To waken a man to all that is involved in each day’s life, in even its insignificant circumstance and casual word and look, surely you have but to tell him all this—that in these temporals lie eternals; that in life, not in church, lies religion; that all that is done or undone, said or unsaid, of right or wrong, has its part, by an unalterable law, in the eternal life of all.

3. We now come to Religion. And we shall see further how God has put even that for us into the temporal. Reflect for a moment upon the teaching of Christ. All that He had to say of the eternal He put up in images of the temporal world. What are all His parables, His allusions to nature, His illustrations from real life, His metaphors and similes, but disclosures to our blind eyes of the unseen in the seen? In reality, the eternal is never nearer us than in a material image. Reason cannot bring religion near us, only things can. So Christ never demonstrated anything. He did not appeal to the reasoning power in man, but to the seeing power—that power of imagination which deals with images of things.

That is the key to all Christ’s teaching—that He spoke not to the reason but to the imagination. Incessantly he held up things before our eyes—things which in a few days or years would moulder into dust—and told us to look there at the eternal. He held up bread. “I am the bread,” He said. And if you think over that for a lifetime, you will never get nearer to the truth than through that thing, bread. That temporal is so perfect an image of the eternal, that no reading, or thinking, or arguing, or sermonizing, can get us closer to Christ.

Hence the triumphant way in which he ransacked the temporal world, and—what we, with our false views of spirituality, had never dared—marked off for us all its common and familiar things as mirrors of the eternal. So light, life, vine, bread, water, physician, shepherd, and a hundred others, have all become transformed with a light from the other world. Observe, Christ doe not say he is like these things, He is these things. Look through these things, right through, and you will see Him. We disappoint our souls continually in trying, by some other way than through these homely temporals, to learn the spiritual life.

It is the danger of those who pursue the intellectual life as a specialty to miss this tender and gracious influence. The student of the family, by a generous though perilous homage paid to learning is allowed to be an exception to family life. He dwells apart, goes his own way, lives his own life; and unconsciously, and to his pain, he finds himself, perhaps, gradually looking down on its homelier tasks and less transcendent interests. In society, it is for the scholar we make allowances; but the eccentricities which we condone on account of their high compensations often mark an arrested development of what is really higher. And there is nothing so much to fear in oneself, and to check with more resolute will, than the unconscious tendency in all who pursue culture to get out of step with humanity, and be not at home at home.

A very remarkable instance of Christ’s use of this principle is the Sacraments.
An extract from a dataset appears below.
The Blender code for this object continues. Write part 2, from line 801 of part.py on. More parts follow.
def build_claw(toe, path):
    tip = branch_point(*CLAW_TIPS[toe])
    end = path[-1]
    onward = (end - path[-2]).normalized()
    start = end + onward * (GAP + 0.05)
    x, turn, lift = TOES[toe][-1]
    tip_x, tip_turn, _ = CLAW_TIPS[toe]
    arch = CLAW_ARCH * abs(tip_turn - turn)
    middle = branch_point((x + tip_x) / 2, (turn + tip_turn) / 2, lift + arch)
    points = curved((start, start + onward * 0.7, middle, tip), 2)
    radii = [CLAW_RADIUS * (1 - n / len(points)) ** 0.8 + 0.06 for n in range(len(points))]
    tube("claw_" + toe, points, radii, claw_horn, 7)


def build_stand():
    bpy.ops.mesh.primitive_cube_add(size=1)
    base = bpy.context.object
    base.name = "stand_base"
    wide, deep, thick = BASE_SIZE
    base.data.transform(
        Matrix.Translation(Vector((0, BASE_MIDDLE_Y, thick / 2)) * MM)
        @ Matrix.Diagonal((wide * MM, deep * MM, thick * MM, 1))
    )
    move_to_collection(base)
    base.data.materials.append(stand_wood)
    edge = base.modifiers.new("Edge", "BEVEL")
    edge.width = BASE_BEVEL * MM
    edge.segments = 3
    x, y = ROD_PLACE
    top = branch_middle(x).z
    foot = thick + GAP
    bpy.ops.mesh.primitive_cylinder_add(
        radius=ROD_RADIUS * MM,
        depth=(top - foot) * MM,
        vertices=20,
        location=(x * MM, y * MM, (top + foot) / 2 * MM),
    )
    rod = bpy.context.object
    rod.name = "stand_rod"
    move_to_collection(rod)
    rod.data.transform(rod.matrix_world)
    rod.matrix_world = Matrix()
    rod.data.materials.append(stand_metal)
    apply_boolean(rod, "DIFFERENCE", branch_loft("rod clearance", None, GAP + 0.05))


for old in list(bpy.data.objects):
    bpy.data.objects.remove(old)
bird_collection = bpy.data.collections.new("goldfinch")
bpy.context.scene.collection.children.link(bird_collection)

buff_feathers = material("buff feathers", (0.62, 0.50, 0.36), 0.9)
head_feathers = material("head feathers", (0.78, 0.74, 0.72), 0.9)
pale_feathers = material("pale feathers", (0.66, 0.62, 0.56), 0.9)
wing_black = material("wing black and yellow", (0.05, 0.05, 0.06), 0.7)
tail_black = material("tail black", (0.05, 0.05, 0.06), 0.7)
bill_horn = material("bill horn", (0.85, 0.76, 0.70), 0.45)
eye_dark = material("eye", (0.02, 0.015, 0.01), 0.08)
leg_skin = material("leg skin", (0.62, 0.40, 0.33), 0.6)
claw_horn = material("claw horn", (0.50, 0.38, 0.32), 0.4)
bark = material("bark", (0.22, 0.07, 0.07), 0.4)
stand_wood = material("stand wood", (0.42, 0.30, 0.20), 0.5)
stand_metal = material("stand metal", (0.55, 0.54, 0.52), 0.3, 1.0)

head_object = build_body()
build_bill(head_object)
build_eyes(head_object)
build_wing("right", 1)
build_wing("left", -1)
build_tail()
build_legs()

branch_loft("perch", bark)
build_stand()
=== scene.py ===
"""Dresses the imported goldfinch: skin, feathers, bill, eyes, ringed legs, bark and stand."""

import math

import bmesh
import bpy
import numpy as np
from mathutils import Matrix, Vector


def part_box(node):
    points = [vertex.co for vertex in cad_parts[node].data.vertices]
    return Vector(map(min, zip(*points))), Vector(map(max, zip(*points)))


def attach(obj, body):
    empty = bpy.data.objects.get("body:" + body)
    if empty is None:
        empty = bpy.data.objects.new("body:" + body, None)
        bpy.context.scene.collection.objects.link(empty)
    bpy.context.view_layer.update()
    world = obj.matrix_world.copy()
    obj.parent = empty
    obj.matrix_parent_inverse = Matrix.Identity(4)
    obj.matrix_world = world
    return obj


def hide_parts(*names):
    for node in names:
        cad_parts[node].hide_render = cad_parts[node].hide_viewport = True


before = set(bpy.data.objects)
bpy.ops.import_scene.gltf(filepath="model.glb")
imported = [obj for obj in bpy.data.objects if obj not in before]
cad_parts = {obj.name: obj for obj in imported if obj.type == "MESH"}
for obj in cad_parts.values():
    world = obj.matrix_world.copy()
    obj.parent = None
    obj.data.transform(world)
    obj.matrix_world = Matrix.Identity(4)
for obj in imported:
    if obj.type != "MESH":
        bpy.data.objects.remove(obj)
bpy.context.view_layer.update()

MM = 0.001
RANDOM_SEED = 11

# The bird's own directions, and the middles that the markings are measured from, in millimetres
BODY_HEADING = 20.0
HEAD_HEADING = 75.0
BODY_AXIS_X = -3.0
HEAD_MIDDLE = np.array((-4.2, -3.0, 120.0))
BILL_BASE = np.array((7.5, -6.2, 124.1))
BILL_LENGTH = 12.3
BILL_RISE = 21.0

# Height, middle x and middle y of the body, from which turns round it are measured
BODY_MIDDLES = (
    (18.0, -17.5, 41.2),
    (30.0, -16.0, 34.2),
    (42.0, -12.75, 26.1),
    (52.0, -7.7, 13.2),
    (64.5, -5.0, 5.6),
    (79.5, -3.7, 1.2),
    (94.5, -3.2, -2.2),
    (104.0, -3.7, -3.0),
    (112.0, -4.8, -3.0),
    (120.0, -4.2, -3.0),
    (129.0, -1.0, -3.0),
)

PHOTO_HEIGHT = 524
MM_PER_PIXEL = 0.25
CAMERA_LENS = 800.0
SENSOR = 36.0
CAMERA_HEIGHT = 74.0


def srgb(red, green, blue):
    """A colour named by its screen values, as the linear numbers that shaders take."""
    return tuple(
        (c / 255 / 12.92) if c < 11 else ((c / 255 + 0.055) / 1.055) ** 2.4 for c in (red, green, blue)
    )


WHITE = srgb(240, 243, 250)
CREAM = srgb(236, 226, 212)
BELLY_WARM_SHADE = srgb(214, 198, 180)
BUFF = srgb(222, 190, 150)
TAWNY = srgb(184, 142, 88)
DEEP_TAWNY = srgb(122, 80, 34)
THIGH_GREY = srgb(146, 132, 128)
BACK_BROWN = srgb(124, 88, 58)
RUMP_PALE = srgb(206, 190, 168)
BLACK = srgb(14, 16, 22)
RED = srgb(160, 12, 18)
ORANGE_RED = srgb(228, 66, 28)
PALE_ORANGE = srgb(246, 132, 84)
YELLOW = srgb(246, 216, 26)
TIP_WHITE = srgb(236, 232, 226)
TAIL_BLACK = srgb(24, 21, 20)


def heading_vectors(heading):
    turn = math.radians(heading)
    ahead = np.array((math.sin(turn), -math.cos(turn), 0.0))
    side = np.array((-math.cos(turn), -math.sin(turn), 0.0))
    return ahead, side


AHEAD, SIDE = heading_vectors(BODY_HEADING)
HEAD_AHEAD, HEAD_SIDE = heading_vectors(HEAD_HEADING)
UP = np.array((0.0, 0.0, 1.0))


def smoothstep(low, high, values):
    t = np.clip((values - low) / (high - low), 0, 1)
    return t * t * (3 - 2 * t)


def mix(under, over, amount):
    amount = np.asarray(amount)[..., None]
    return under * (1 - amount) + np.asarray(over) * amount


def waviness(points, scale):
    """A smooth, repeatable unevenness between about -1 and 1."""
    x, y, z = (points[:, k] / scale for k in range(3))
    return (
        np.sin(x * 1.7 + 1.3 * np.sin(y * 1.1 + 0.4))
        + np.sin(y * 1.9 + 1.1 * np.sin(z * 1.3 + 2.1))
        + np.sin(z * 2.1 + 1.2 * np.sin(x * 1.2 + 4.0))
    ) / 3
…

His design there was to perpetuate in the most luminous and arresting way, the two grandest facts of the spiritual world. How did He proceed? He made them visible. He associated these facts with the two commonest things in the world, water and bread and wine—the every-day diet at every peasant’s board. By these Sacraments, the souls of men are tied down at the most sacred moments of life to the homeliest temporal things; so that the highest spirituality, by Christ’s own showing, comes to God’s children through lowly forms of the material world. Transcendentalism in religion is a real mistake. True spirituality is to see the divinity in common things.

But, yet again, there is a more wonderful exhibition of this law than the Sacraments. God furnished the world with a temporal thing for every eternal thing save one. Every eternal truth had its material image in the world, every eternal law had its working-model among the laws of nature. But there was one thing wanting. There was no temporal for the Eternal God Himself. And man missed it. He wished to see even this unseen in something seen. In the sea, he saw eternity; in space, infinity; in the hills, sublimity; in the family, love; in the state, law. But there was no image of God. One speaks of what follows with bated breath. God gave it! God actually gave it! God made a seen image of Himself—not a vision, not a metaphor—an express image of His person. He laid aside His invisibility, He clothed Himself with the temporal, He took flesh and dwelt among us. The Incarnation was the eternal become temporal for a little time, that we might look at it.
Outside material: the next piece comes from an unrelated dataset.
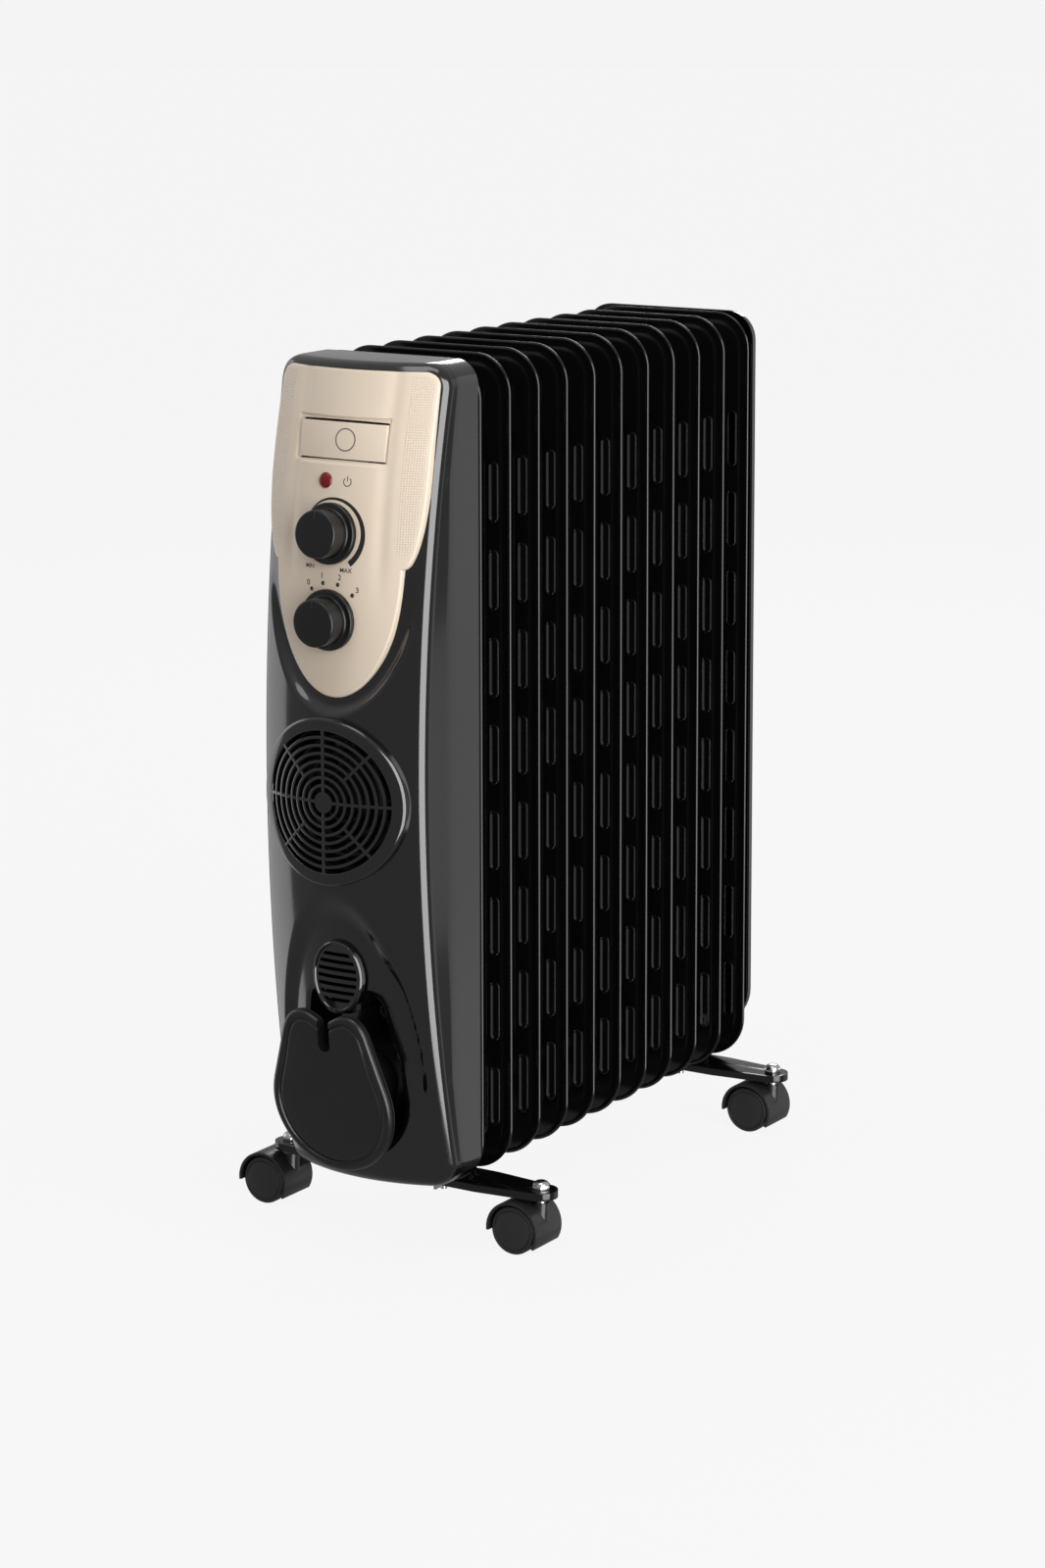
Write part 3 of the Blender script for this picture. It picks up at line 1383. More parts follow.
@dataclass
class Knobs:
    """The two turned grips, their pointer lines and the rocker, pilot and shafts."""

    panel: PanelForm
    gap: float = 0.6
    skirt_r: float = 21.2
    skirt_h: float = 4.5
    grip_r: float = 16.5
    height: float = 20.0
    rocker_lift: float = 0.3

    def profile(self) -> Outline:
        """The knob's section, from the axis below the skirt to the middle of its face."""
        top = self.gap + self.height
        skirt_top = self.gap + self.skirt_h
        edge = arc(self.grip_r - 1.6, top - 1.6, 1.6, 0, 90, 6)
        lip = arc(self.skirt_r - 1.2, skirt_top - 1.2, 1.2, 0, 90, 5)
        neck = arc(self.grip_r + 1.6, skirt_top + 1.6, 1.6, -90, -180, 5)
        face = [(self.grip_r - 4.2, top + 0.12), (8.0, top + 0.28), (4.0, top + 0.34)]
        return [(3.02, self.gap), (self.skirt_r - 0.4, self.gap), (self.skirt_r, self.gap + 0.4), *lip, *neck,
                *edge, *face, (0.0, top + 0.36)]

    def knob(self, name: str, body: str, node: str, z: float, turned: float) -> None:
        """Makes one knob with its pointer line.

        Args:
            name: the piece's name.
            body: the body it rides on.
            node: the CAD knob it replaces.
            z: the axis's height on the panel.
            turned: where the pointer stands, in degrees clockwise from straight up.
        """
        stand = Stand.on_panel(self.panel, 0.0, z)
        grip = lathe("grip", [(0.0, self.gap + 8.0), (3.02, self.gap + 8.0), *self.profile()], stand,
                     WARDROBE.get(KNOB_BLACK), 120, 30.0)
        top = self.gap + self.height
        angle = math.radians(turned)
        along = np.array([math.sin(angle), math.cos(angle)])
        aside = np.array([along[1], -along[0]])
        path = [(9.6, top + 0.1), (10.0, top + 0.5), (self.grip_r - 3.6, top + 0.42), (self.grip_r - 1.6, top + 0.26), (self.grip_r - 0.45, top - 0.42), (self.grip_r + 0.06, top - 1.7),
                (self.grip_r + 0.06, top - 6.5)]
        inner = [(max(r - 0.5, 1.0), h - 0.5) for r, h in path]
        grids = []
        for line in (path, inner):
            grids.append(np.array([[stand.points(np.array([*(r * along + w * aside), h])) for w in (-0.7, 0.0, 0.7)]
                                   for r, h in line]))
        pointer = slab_pair("pointer", grids[0], grids[1], WARDROBE.get(RIB_BLACK), 50.0)
        finished(joined(f"{name}_look", [grip, pointer], 30.0), name, body, Slot.SATIN, node)

    def rocker(self) -> None:
        """Softens the rocker and lays the ring mark on it."""
        button = softened("rocker_button", WARDROBE.get(Slot.ROCKER), 0.9, 4)
        lift = Stand.on_panel(self.panel, 0.0, self.panel.rocker_z).up * self.rocker_lift * MM
        for vertex in button.data.vertices:
            vertex.co += Vector(lift.tolist())
        press = Presser(button)
        turn = np.radians(np.linspace(0, 360, 73))[:-1]
        rows = [[(5.0 + r * math.cos(a), self.panel.rocker_z + r * 0.98 * math.sin(a)) for a in [*turn, turn[0]]]
                for r in (7.2, 7.65, 8.1)]
        ring = press.strip("rocker_ring", rows, WARDROBE.get(RING_PAINT), 0.05)
        finished(button, "rocker_cap", "rocker", Slot.ROCKER, "rocker_button")
        finished(ring, "rocker_mark", "rocker", Slot.ROCKER)

    def pilot(self) -> None:
        """Makes the pilot light's domed lens."""
        low, high = node_box("pilot_light")
        radius = (high[0] - low[0]) / 2
        stand = Stand.on_panel(self.panel, *self.panel.pilot)
        dome = [(radius * math.cos(a), 0.2 + 1.9 * math.sin(a)) for a in np.linspace(0, math.pi / 2, 12)]
        profile = [(0.0, -6.0), (radius - 0.6, -6.0), (radius - 0.3, -5.4), (radius - 0.2, 0.0), *dome[:-1], (0.0, 2.1)]
        lens = lathe("lens", profile, stand, WARDROBE.get(Slot.LENS), 48)
        finished(lens, "pilot_lens", "root", Slot.LENS, "pilot_light")

    def build(self) -> None:
        """Makes all the controls."""
        self.knob("thermostat_grip", "thermostat", "thermostat_knob", self.panel.thermostat_z, 0.0)
        self.knob("selector_grip", "selector", "selector_knob", self.panel.selector_z, 0.0)
        self.rocker()
        self.pilot()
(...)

It was our only way of beholding it, for we can only see the unseen in the seen. The word “God” conveyed no meaning; there was no seen thing to correspond to that word, and no word is intelligible till there is an image for it. So God gave religion its new word in the intelligible form—a Word in flesh —that, henceforth, all men might behold God’s glory, not in itself, for that is impossible, but in the face of Jesus. This is the crowning proof of the religious use of the temporal world.

Three classes of men, finally, have taken up their position in recent years with reference to this principle of the eternal uses of the temporal world.

One will not look at the unseen at all—the materialist. He is utterly blind to the eternal. The second is utterly blind to the temporal—the mystic. He does not look for the unseen in the seen, but apart from the seen. He works, or tries to work, by direct vision. The third is neither blind to the unseen nor to the seen, but short-sighted to both. The ritualist selects some half-dozen things from the temporal world, and tries to see the unseen in them. As if there were only some half-dozen things—crosses and vestments, music and stained glass—through which the eternal shone! The whole world is a ritual—that is the answer. If a man means to evade God, let him look for Him in some half-dozen forms; he will evade Him, he will not see Him anywhere else. But let him who wishes to get near God, and be with God always, move in a religious atmosphere always; let him take up his position beside this truth. Worldliness has been defined as a looking at the things that are seen, but only closely enough to see their market value. Spirituality is that further look which sees their eternal value, which realizes that

“Earth’s crammed with Heaven,

And every common bush afire with God.”